A provocative tattoo design featuring the outline of the Gaza Strip encircling the Auschwitz prisoner number 135633 has ignited fierce backlash online, with critics decrying it as a blatant distortion of Holocaust history for political activism. The image, which surfaced on social media earlier this week, depicts the infamous concentration camp identification number, originally inked on Jewish survivor and author Yehiel De-Nur, integrated into a map-like silhouette of the Gaza enclave, drawing accusations of equating Nazi atrocities with Israel's ongoing military operations in the region.
The tattoo belongs to an unnamed individual who already had the number 135633 etched on their arm as a personal tribute to De-Nur, known by his pen name Ka-Tzetnik 135633. De-Nur, a prominent Holocaust chronicler whose works like House of Dolls exposed the horrors of Auschwitz, collapsed during his 1961 testimony at Adolf Eichmann's trial in Jerusalem, overwhelmed by the weight of his memories.
The tattoo artist, whose shop has been fundraising for Gaza aid, added the Gaza outline around the existing number, framing it as a "statement piece" in solidarity with Palestinians amid the war.
The design quickly went viral after being shared on Instagram recently prompting widespread condemnation from Jewish advocates and historians.
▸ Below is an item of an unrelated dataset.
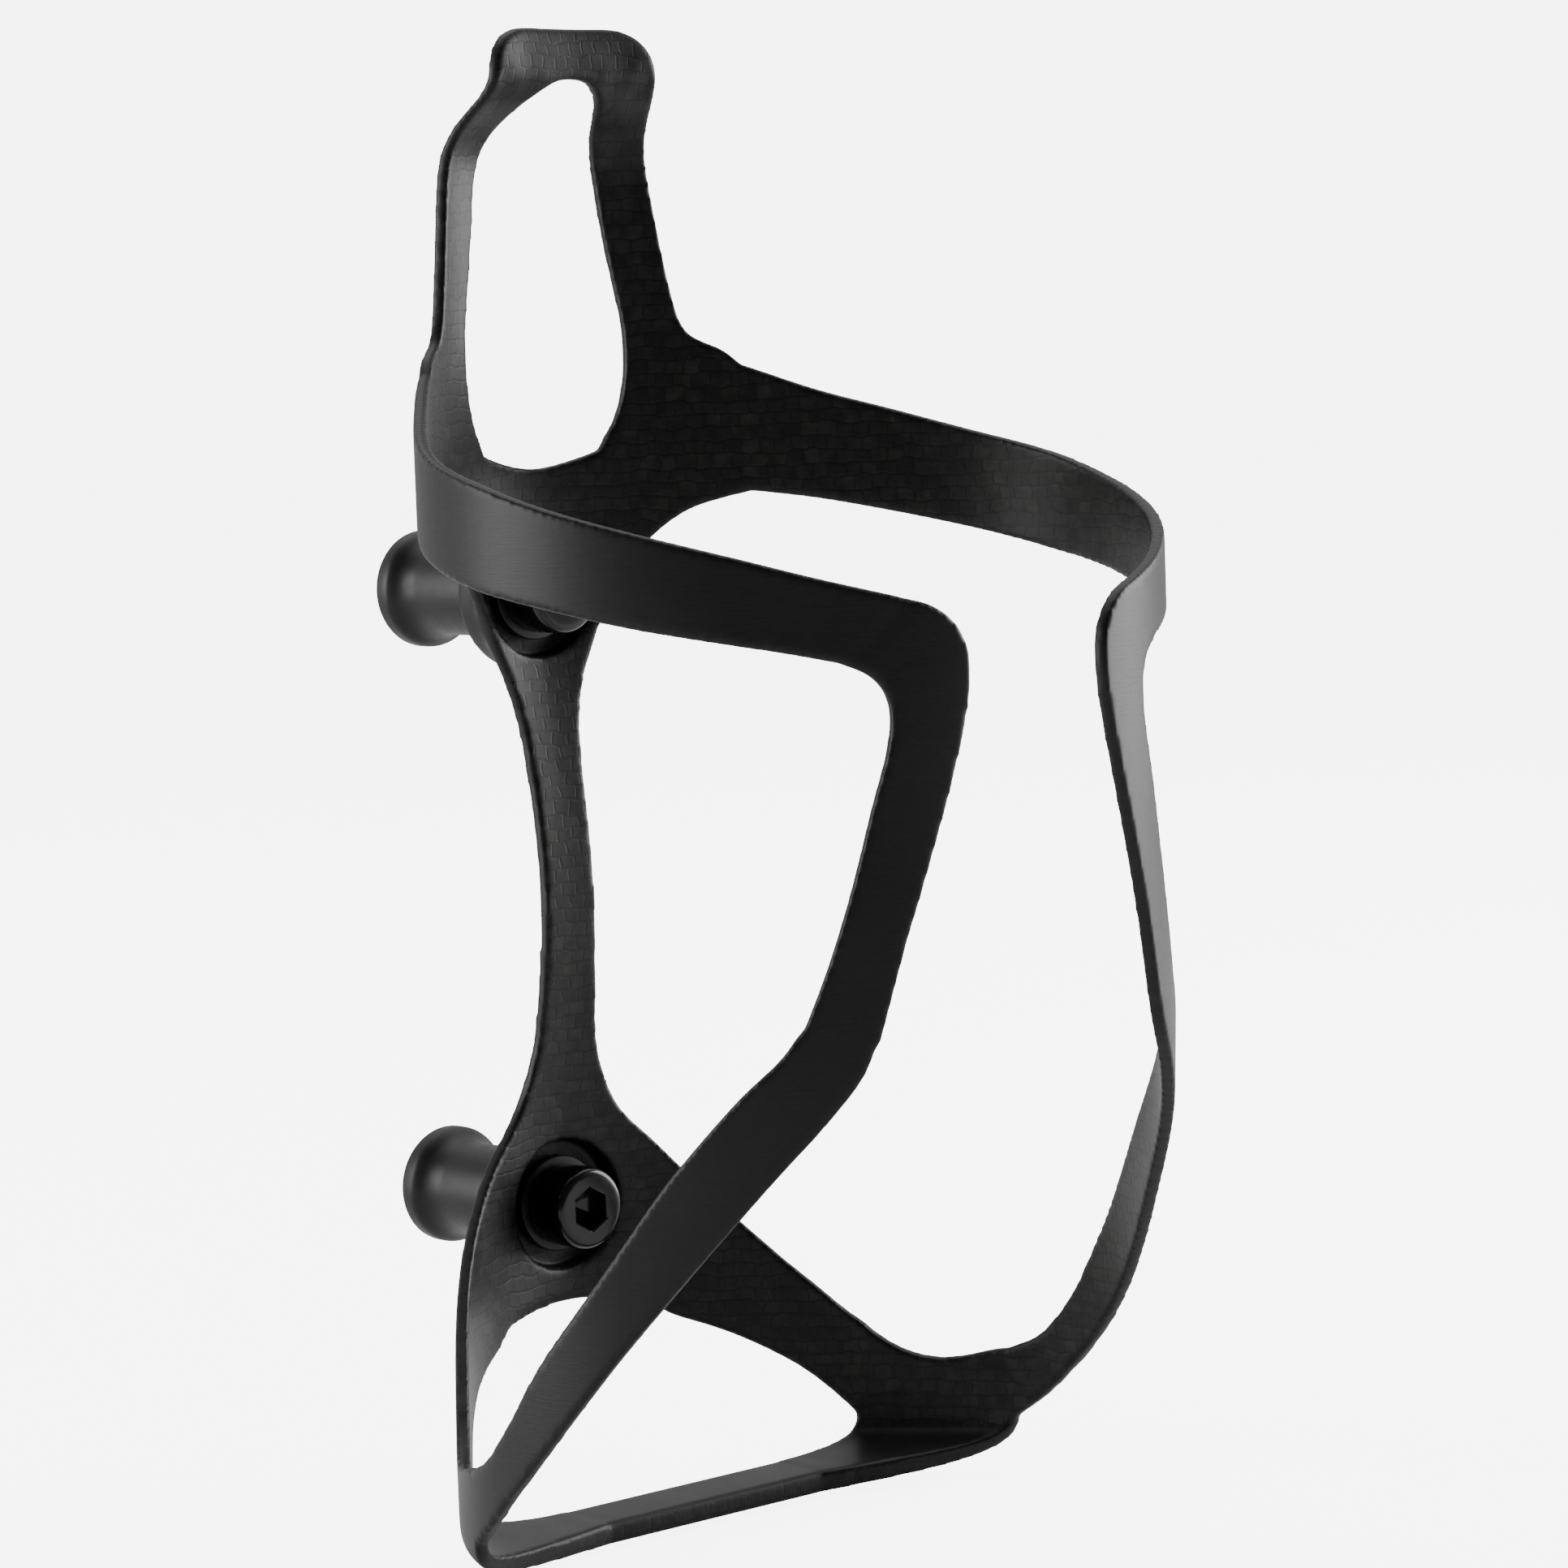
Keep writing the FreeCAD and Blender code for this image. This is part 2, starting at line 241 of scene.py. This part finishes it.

Israeli commentator Hen Mazzig labeled it "beyond outrageous," arguing it exploits indelible symbols of Jewish suffering to advance an anti-Israel narrative. In a blistering op-ed for The Times of Israel* published September 23, Michael Kuenne described the tattoo as "a desecration beyond words," noting how it trivializes De-Nur's dehumanization, where the number signified impending death in the gas chambers, for "activist body art."
Kuenne invoked the International Holocaust Remembrance Alliance (IHRA) definition of Holocaust distortion, which encompasses any misappropriation of the genocide for political ends. "It takes the sacred memory of Jewish suffering and twists it into a propaganda tool, placing Hamas-controlled Gaza in the role of Auschwitz’s victims and casting Israel as Nazi Germany," he wrote. The piece highlighted De-Nur's Zionist legacy and his role in bearing witness to the murder of six million Jews, underscoring the tattoo's failure to grapple with the historical specificity of the Shoah.
Defenders of the tattoo, including some Palestinian supporters, have (stupidly) argued that the number was a pre-existing memorial unrelated to Nazi branding and that the Gaza addition symbolizes shared themes of displacement and resilience. However, these claims have done little to quell the uproar, with social media flooded by posts calling for the artist's accountability and broader reflection on the ethics of symbolic activism.
This incident is not isolated; it echoes past controversies over Holocaust imagery in the Israel-Palestine discourse, from distorted comparisons in protests to debates over educational tools mimicking Auschwitz tattoos. As the Gaza war grinds on, the tattoo serves as a stark reminder of how raw historical wounds are wielded in contemporary battles.
This tattoo cynically hijacks the eternal scar of Auschwitz, a mark of systematic extermination inflicted on innocents, to score points in a modern geopolitical feud. By grafting Gaza's outline onto 135633, it doesn't honor suffering; it cheapens the unparalleled evil of the Holocaust, reducing six million murdered souls to a disposable prop in a propaganda stunt that dishonors both De-Nur's legacy and the imperative to confront history without distortion.